Repeat the full listing, word for word.

[Start of DATA SECTION]

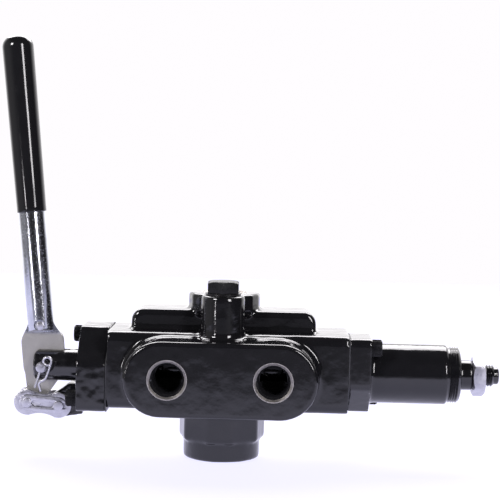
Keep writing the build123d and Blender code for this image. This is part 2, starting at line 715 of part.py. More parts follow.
poppet_tip = relief_seat_top - 1.6
poppet_shoulder = relief_seat_top + poppet_height - poppet_cone
with BuildPart() as relief_spring:
    mean_r = poppet_r - relief_wire / 2 - 0.1
    spring_top = shim_top - 2 * (shim_thickness + 0.02) - 0.05
    coil((0, relief_y, 0), (0, 0, 1), mean_r, relief_wire, 5.5, poppet_shoulder + 0.05, spring_top)
save(relief_spring, "relief_spring")

with BuildPart() as relief_poppet:
    slope_r = relief_seat_hole_r - poppet_gap
    tip_r = slope_r - 0.9
    poppet = [(0, poppet_tip), (tip_r, poppet_tip), (slope_r, relief_seat_top)]
    poppet += [(poppet_r, relief_seat_top + 2.2), (poppet_r, poppet_shoulder)]
    poppet += [(poppet_stem_r, poppet_shoulder), (poppet_stem_r, poppet_shoulder + 3)]
    poppet.append((0, poppet_shoulder + 3))
    turn_upright(0, relief_y, poppet)
save(relief_poppet, "relief_poppet")

with BuildPart() as relief_seat:
    seat_span = (relief_seat_top - relief_seat_height, relief_seat_top)
    turn_upright(0, relief_y, ring(relief_seat_hole_r, relief_bore_r - loose_fit, *seat_span))
save(relief_seat, "relief_seat")

# ================================================================== spool
with BuildPart() as spool:
    land = [(0, spool_left), (spool_r - land_chamfer, spool_left), (spool_r, spool_left + land_chamfer)]
    grooves = [(-side_groove_far, -side_groove_near), (-centre_groove_half, centre_groove_half)]
    grooves += [(side_groove_near, side_groove_far)]
    for start, end in grooves:
        land += [(spool_r, start), (groove_r, start + land_chamfer)]
        land += [(groove_r, end - land_chamfer), (spool_r, end)]
    land += [(spool_r, spool_right), (0, spool_right)]
    turn_spool(land)
    # clevis slot for the lever's blade, and the ears rounded in side view
    slot_bottom = pin_x + clevis_depth
    with BuildSketch(Plane.XZ):
        with Locations(((spool_left - 1 + slot_bottom) / 2, spool_z)):
            Rectangle(slot_bottom - spool_left + 1, 4 * spool_r)
    extrude(amount=clevis_slot / 2, both=True, mode=Mode.SUBTRACT)
    with BuildSketch(Plane.XZ):
        with Locations(((spool_left + spool_right) / 2, spool_z)):
            RectangleRounded(spool_right - spool_left, 2 * spool_r + 0.02, clevis_corner)
        with Locations((spool_right - clevis_corner, spool_z)):
            Rectangle(2 * clevis_corner, 2 * spool_r + 0.02)
    extrude(amount=2 * spool_r, both=True, mode=Mode.INTERSECT)
    turn_cross(pin_x, spool_z, rod(pin_r + running_fit, -2 * spool_r, 2 * spool_r), Mode.SUBTRACT)
    # tapped end for the tail screw
    turn_spool(rod(tail_thread_r + loose_fit, spool_right - tail_thread - 1, spool_right + 1), Mode.SUBTRACT)
save(spool, "spool")

with BuildPart() as spool_tail:
    carrier_thread = 7.0
    tail = [(0, spool_right - tail_thread), (tail_thread_r, spool_right - tail_thread)]
    tail += [(tail_thread_r, spool_right), (tail_r, spool_right), (tail_r, tail_end)]
    tail += [(tail_thread_r, tail_end), (tail_thread_r, tail_end + carrier_thread)]
    tail += [(0, tail_end + carrier_thread)]
    turn_spool(tail)
save(spool_tail, "spool_tail")

ball_height = sleeve_inner_r - ball_gap - ball_r
with BuildPart() as detent_ball_carrier:
    turn_spool(rod(carrier_r, tail_end, carrier_end))
    turn_spool(rod(tail_thread_r + loose_fit, tail_end - 1, tail_end + carrier_thread), Mode.SUBTRACT)
    turn_spool(rod(cone_bore_r, tail_end + carrier_thread + 0.4, carrier_end + 1), Mode.SUBTRACT)
    ball_span = (spool_z - 2 * carrier_r, spool_z + 2 * carrier_r)
    turn_upright(ball_x, 0, rod(ball_r + loose_fit, *ball_span), Mode.SUBTRACT)
save(detent_ball_carrier, "detent_ball_carrier")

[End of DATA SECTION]

• [RESULT FOR THIS TASK]:
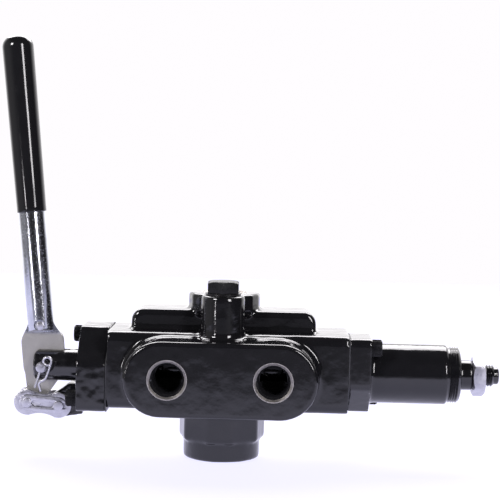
Keep writing the build123d and Blender code for this image. This is part 2, starting at line 715 of part.py. More parts follow.
poppet_tip = relief_seat_top - 1.6
poppet_shoulder = relief_seat_top + poppet_height - poppet_cone
with BuildPart() as relief_spring:
    mean_r = poppet_r - relief_wire / 2 - 0.1
    spring_top = shim_top - 2 * (shim_thickness + 0.02) - 0.05
    coil((0, relief_y, 0), (0, 0, 1), mean_r, relief_wire, 5.5, poppet_shoulder + 0.05, spring_top)
save(relief_spring, "relief_spring")

with BuildPart() as relief_poppet:
    slope_r = relief_seat_hole_r - poppet_gap
    tip_r = slope_r - 0.9
    poppet = [(0, poppet_tip), (tip_r, poppet_tip), (slope_r, relief_seat_top)]
    poppet += [(poppet_r, relief_seat_top + 2.2), (poppet_r, poppet_shoulder)]
    poppet += [(poppet_stem_r, poppet_shoulder), (poppet_stem_r, poppet_shoulder + 3)]
    poppet.append((0, poppet_shoulder + 3))
    turn_upright(0, relief_y, poppet)
save(relief_poppet, "relief_poppet")

with BuildPart() as relief_seat:
    seat_span = (relief_seat_top - relief_seat_height, relief_seat_top)
    turn_upright(0, relief_y, ring(relief_seat_hole_r, relief_bore_r - loose_fit, *seat_span))
save(relief_seat, "relief_seat")

# ================================================================== spool
with BuildPart() as spool:
    land = [(0, spool_left), (spool_r - land_chamfer, spool_left), (spool_r, spool_left + land_chamfer)]
    grooves = [(-side_groove_far, -side_groove_near), (-centre_groove_half, centre_groove_half)]
    grooves += [(side_groove_near, side_groove_far)]
    for start, end in grooves:
        land += [(spool_r, start), (groove_r, start + land_chamfer)]
        land += [(groove_r, end - land_chamfer), (spool_r, end)]
    land += [(spool_r, spool_right), (0, spool_right)]
    turn_spool(land)
    # clevis slot for the lever's blade, and the ears rounded in side view
    slot_bottom = pin_x + clevis_depth
    with BuildSketch(Plane.XZ):
        with Locations(((spool_left - 1 + slot_bottom) / 2, spool_z)):
            Rectangle(slot_bottom - spool_left + 1, 4 * spool_r)
    extrude(amount=clevis_slot / 2, both=True, mode=Mode.SUBTRACT)
    with BuildSketch(Plane.XZ):
        with Locations(((spool_left + spool_right) / 2, spool_z)):
            RectangleRounded(spool_right - spool_left, 2 * spool_r + 0.02, clevis_corner)
        with Locations((spool_right - clevis_corner, spool_z)):
            Rectangle(2 * clevis_corner, 2 * spool_r + 0.02)
    extrude(amount=2 * spool_r, both=True, mode=Mode.INTERSECT)
    turn_cross(pin_x, spool_z, rod(pin_r + running_fit, -2 * spool_r, 2 * spool_r), Mode.SUBTRACT)
    # tapped end for the tail screw
    turn_spool(rod(tail_thread_r + loose_fit, spool_right - tail_thread - 1, spool_right + 1), Mode.SUBTRACT)
save(spool, "spool")

with BuildPart() as spool_tail:
    carrier_thread = 7.0
    tail = [(0, spool_right - tail_thread), (tail_thread_r, spool_right - tail_thread)]
    tail += [(tail_thread_r, spool_right), (tail_r, spool_right), (tail_r, tail_end)]
    tail += [(tail_thread_r, tail_end), (tail_thread_r, tail_end + carrier_thread)]
    tail += [(0, tail_end + carrier_thread)]
    turn_spool(tail)
save(spool_tail, "spool_tail")

ball_height = sleeve_inner_r - ball_gap - ball_r
with BuildPart() as detent_ball_carrier:
    turn_spool(rod(carrier_r, tail_end, carrier_end))
    turn_spool(rod(tail_thread_r + loose_fit, tail_end - 1, tail_end + carrier_thread), Mode.SUBTRACT)
    turn_spool(rod(cone_bore_r, tail_end + carrier_thread + 0.4, carrier_end + 1), Mode.SUBTRACT)
    ball_span = (spool_z - 2 * carrier_r, spool_z + 2 * carrier_r)
    turn_upright(ball_x, 0, rod(ball_r + loose_fit, *ball_span), Mode.SUBTRACT)
save(detent_ball_carrier, "detent_ball_carrier")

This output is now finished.